In a story marked not only by young Jane’s typical satire of romance novel conventions but also by a tone of sociopathic savagery, what strikes me most forcibly is the names of the couple, Henry and Eliza. Jane Austen’s favorite brother was named Henry, and she had a cousin, Eliza de Feuillide, who had married a French count and borne him a son before her husband was guillotined. When Jane was a girl, the widowed Eliza came back to England, and the much younger Henry Austen (as well as Jane Austen’s clerical brother, James) fell in love with her. Eliza toyed with Henry for years before ultimately marrying him.
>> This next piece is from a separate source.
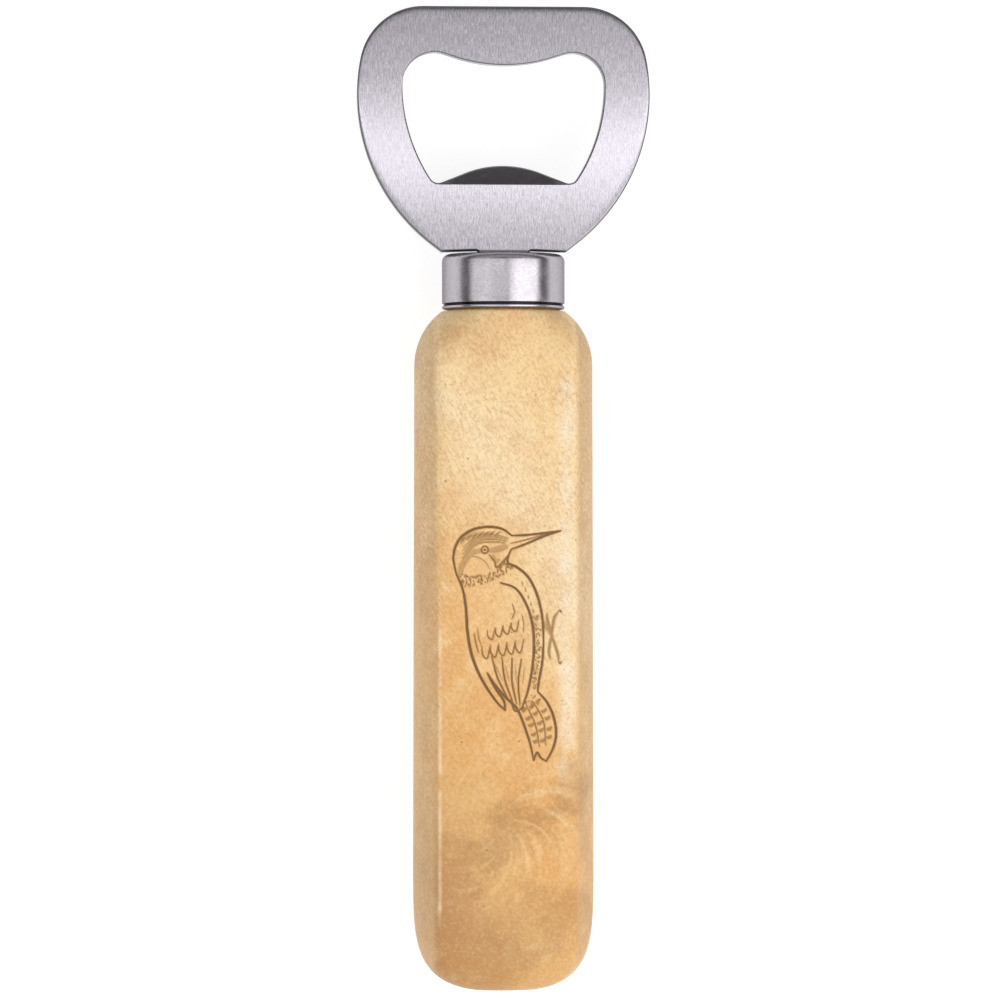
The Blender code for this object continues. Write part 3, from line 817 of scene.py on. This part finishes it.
def make_handle():
    """Rings x = r cos a, z = axis + r sin a, with the front pressed in by the burnt depth."""
    y, shrink, share, round_r = handle_rows()
    full = section(y)
    reach = shrink[:, None] * (full * share[:, None] + round_r[:, None] * (1 - share[:, None]))
    x = reach * np.cos(column_angles)
    z = AXIS_Z + reach * np.sin(column_angles)
    places = np.broadcast_to(y[:, None], x.shape)
    burn = np.zeros_like(x)
    front = (np.abs(x - DRAWING_X) < PATCH_HALF_X) & (z > AXIS_Z + 0.9 * HALF_THICK) & (share[:, None] == 1)
    front &= np.abs(places - DRAWING_Y) < PATCH_HALF_Y
    burn[front] = burnt_depth((x[front] - DRAWING_X) / MM, (places[front] - DRAWING_Y) / MM)
    z = z - ENGRAVED * burn
    handle = ring_mesh("wooden_handle", np.stack([x, places, z], axis=-1), tyre=False)
    store_mark(handle, "burn", np.concatenate([burn.ravel(), [0, 0]]))
    face_outwards(handle)
    return handle


handle = make_handle()

# %% [markdown]
# ## Materials
# Colours are written as sRGB hex values, as a painter reads them off, and Blender wants linear
# light, so one function turns them over. One other function adds a node of any kind, sets it up,
# links it and hands back its output, so a material reads as a list of what feeds what.

# %% Two small helpers for shaders
def linear(code):
    """sRGB hex to linear RGBA: c / 12.92 below 0.04045, else ((c + 0.055) / 1.055) ^ 2.4."""
    parts = [int(code[i:i + 2], 16) / 255 for i in (0, 2, 4)]
    return tuple(c / 12.92 if c <= 0.04045 else ((c + 0.055) / 1.055) ** 2.4 for c in parts) + (1.0,)


def add(tree, kind, inputs, output=0, stops=(), **settings):
    """Add a node and return one output. Inputs are values, hex colours or other outputs.

    Settings are the node's own properties; stops are the (position, hex) pairs of a colour ramp.
    """
    node = tree.nodes.new("ShaderNode" + kind)
    for key, value in settings.items():
        setattr(node, key, value)
    for key, value in inputs.items():
        if isinstance(value, bpy.types.NodeSocket):
            tree.links.new(value, node.inputs[key])
        else:
            node.inputs[key].default_value = linear(value) if isinstance(value, str) else value
    for place, (position, code) in enumerate(stops):
        elements = node.color_ramp.elements
        element = elements[place] if place < len(elements) else elements.new(position)
        element.position = position
        element.color = linear(code)
    return node.outputs[output]


def finish_with(name, settings):
    """A new material whose Principled shader has these constant values."""
    material = bpy.data.materials.new(name)
    material.use_nodes = True
    shader = material.node_tree.nodes["Principled BSDF"]
    for key, value in settings.items():
        shader.inputs[key].default_value = value
    return material, material.node_tree, shader


def in_millimetres(tree, turn=0.0, stretch=(1, 1, 1)):
    """Object coordinates in mm, turned by some degrees about Z, then divided by stretch."""
    place = add(tree, "TexCoord", {}, "Object")
    turned = add(tree, "Mapping", {"Vector": place, "Rotation": (0, 0, math.radians(turn))})
    return add(tree, "Mapping", {"Vector": turned, "Scale": tuple(1000 / s for s in stretch)})


# %% [markdown]
# The handle is a light, close-grained hardwood such as mango wood, sawn slantwise to its grain,
# sanded, burnt by a laser and rubbed with a thin clear lacquer. The eye sees a soft gloss, cream
# wood that turns to honey towards the butt and the left, and pinkish brown clouds where the grain
# dives. The board's figure is laid out first: how far along its own slanting length a point is.

# %% The figure of the board
def board_colour(tree, place, across, along):
    """Colour by slanted length along + 1.3 across, warped by clouds 16 mm wide."""
    cloud = add(tree, "TexNoise", {"Vector": place, "Scale": 1 / 16, "Detail": 3.0})
    warp = add(tree, "MapRange", {"Value": cloud, "From Min": 0.3, "From Max": 0.7,
                                  "To Min": -7, "To Max": 7})
    slant = add(tree, "Math", {0: across, 1: 1.3, 2: along}, operation="MULTIPLY_ADD")
    length = add(tree, "Math", {0: slant, 1: warp}, operation="ADD")
    share = add(tree, "MapRange", {"Value": length, "From Min": BUTT_Y / MM, "From Max": WOOD_TOP_Y / MM})
    return add(tree, "ValToRGB", {"Fac": share}, stops=[
        (0.00, "B8834B"), (0.15, "DDAC6A"), (0.30, "E3A961"), (0.44, "EAB26C"),
        (0.58, "F3C98C"), (0.72, "FBE0B3"), (0.86, "FBD9A2"), (1.00, "F8D298"),
    ])


def bell(tree, value, centre, half_width):
    """1 at the centre, falling smoothly to 0 at half_width to either side."""
    off = add(tree, "Math", {0: value, 1: centre}, operation="SUBTRACT")
    size = add(tree, "Math", {0: off}, operation="ABSOLUTE")
    return add(tree, "MapRange", {"Value": size, "From Min": 0.0, "From Max": half_width,
                                  "To Min": 1.0, "To Max": 0.0}, interpolation_type="SMOOTHSTEP")


# %% [markdown]
# Over that lie the marks of this one piece of wood. A brown cloud crosses the lower half on a
# slant, another darkens the butt, and below the first the grain opens in a fan of pale curls.
# The fan is noise in polar form: fast round the angle and slow along the radius.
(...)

Could this youthful story of vice, displacement, and cruelty be a teenage girl’s way of lashing out at the Cousin Eliza who was making her adored brother’s life a misery? It seems impossible not to make connections between the fictional Eliza and Eliza de Feuillide’s life and character. By contrast to Eliza’s scheming, immoral role in the story, Henry (the character) is an almost invisible victim, seduced away to his death.

If Jane Austen’s motive for writing this tale was as transparent to Jane’s relatives as it appears to a modern reader, why didn’t they suppress it after her death? Instead it was preserved in the first notebook of Jane Austen’s childhood works. We can only speculate about how “Henry and Eliza” was received within the Austen family—and wonder at the respect in which Jane’s writing must have been held, even in its most juvenile forms. Jane must have held a privileged position indeed to have gotten away with this offensive piece of slander. Who says her fiction is all prim propriety?

ElizaEnhanced
Eliza, Comtesse de Feuillide

 

2 Responses

  1. Sheila L. M.
    |

    Who would have thought? I have not read Jane’s Juvenilia, but that little taste makes me wonder what she was reading to have such dark passages.

  2. Abigail
    |

    She read a lot of gothic novels and sentimental romance fiction, and loved to make fun of all the clichés of those genres. But in addition to the satire, many of her juvenilia are much more—shall we say, earthy? than her published novels, with drunkenness, murder, cruelty, and vulgarity on every page. “Henry and Eliza” really struck me as different because although it does make some use of those clichés, it seems to follow a less tradition satire path. It also doesn’t use typical novel names (Louisas and Sophias and such). This story seems very personal, not just a writer’s exercise.